De certo é que ela abraçou a causa da independência, no momento em que esta corria risco. Pedro estava cedendo às ordens de Portugal para retornar a Lisboa quando Leopoldina, na função de chefe do Conselho do Estado e Princesa Regente Interina, escreveu a carta icônica que o alcançou nas margens do Ipiranga e começava assim:

“Meu coração de mulher e de esposa prevê desgraças, se partirmos agora para Lisboa. Sabemos bem o que têm sofrido nossos pais. O rei e a rainha de Portugal não são mais reis, não governam mais. São governados pelo despotismo das Cortes que perseguem e humilham os soberanos a quem devem respeito (...) As Cortes portuguesas ordenam vossa partida imediata, ameaçam-vos e humilham-vos. O Conselho de Estado aconselha-vos a ficar”.

E ele ficou. Não se sabe bem se foi logo depois de ler a carta que tirou a espada da bainha, ergueu-a e gritou “Independência ou Morte!”, conforme nos mostra a tela de Pedro Américo. É bem possível que não tenha havido tanta energia no ato, até porque o herói estava sofrendo há dias com diarreia. Entretanto, sua recusa em partir, aceitando a opinião da mulher, selou a nossa liberdade.

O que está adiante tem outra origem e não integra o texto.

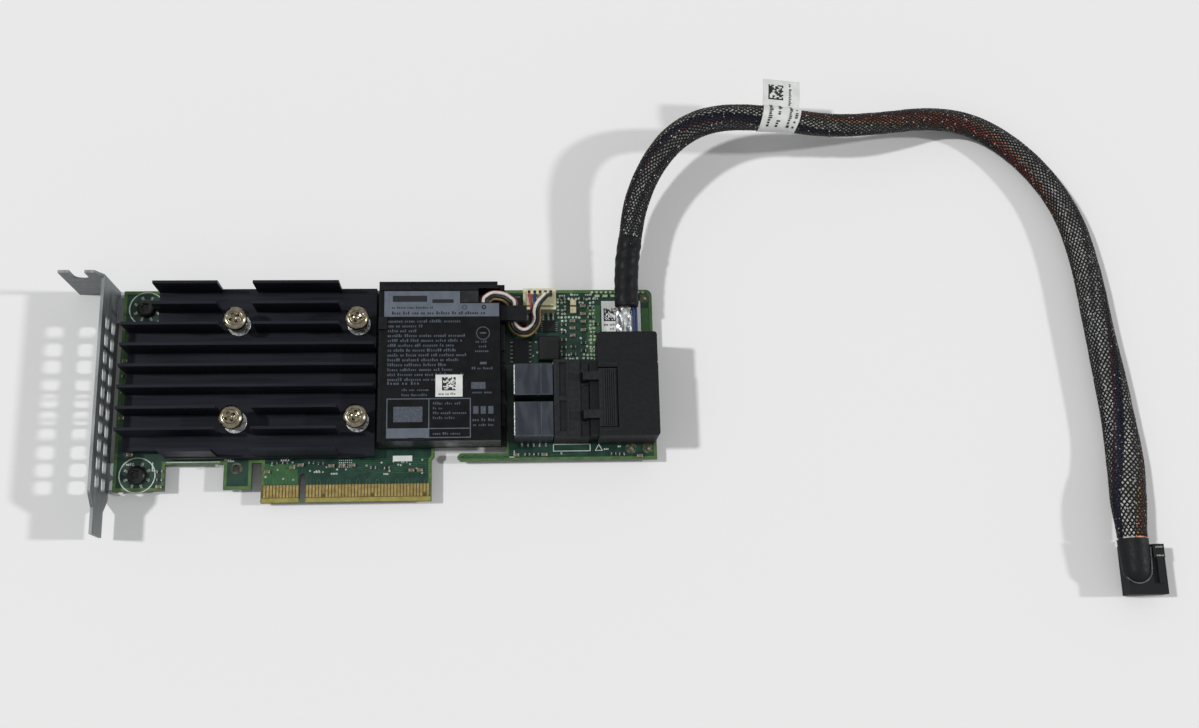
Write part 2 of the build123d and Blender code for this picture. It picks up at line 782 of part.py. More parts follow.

Leopoldina viveria pouco tempo depois disso. Morreria antes de completar trinta anos, tendo legado o amor aos livros e ao conhecimento aos filhos, um deles Pedro II, com quem mal chegou a conviver. Seu papel na nossa história precisa ser melhor dimensionado e são vários os autores que têm se dedicado a esse trabalho meticuloso. O primeiro deles foi o bibliotecário austríaco Rochus Schuh, que catalogou todos os livros lidos pela princesa, e outros de sua estante, mais trezentas cartas e uma coleção de pedras. Um tesouro que deu início ao Museu Histórico Nacional, devastado por incêndio no dia 2 de setembro de 2018.

Que as chamas da destruição à qual assistimos nos dias atuais não reduzam a cinzas outras memórias. Porque sem memória não se forma identidade.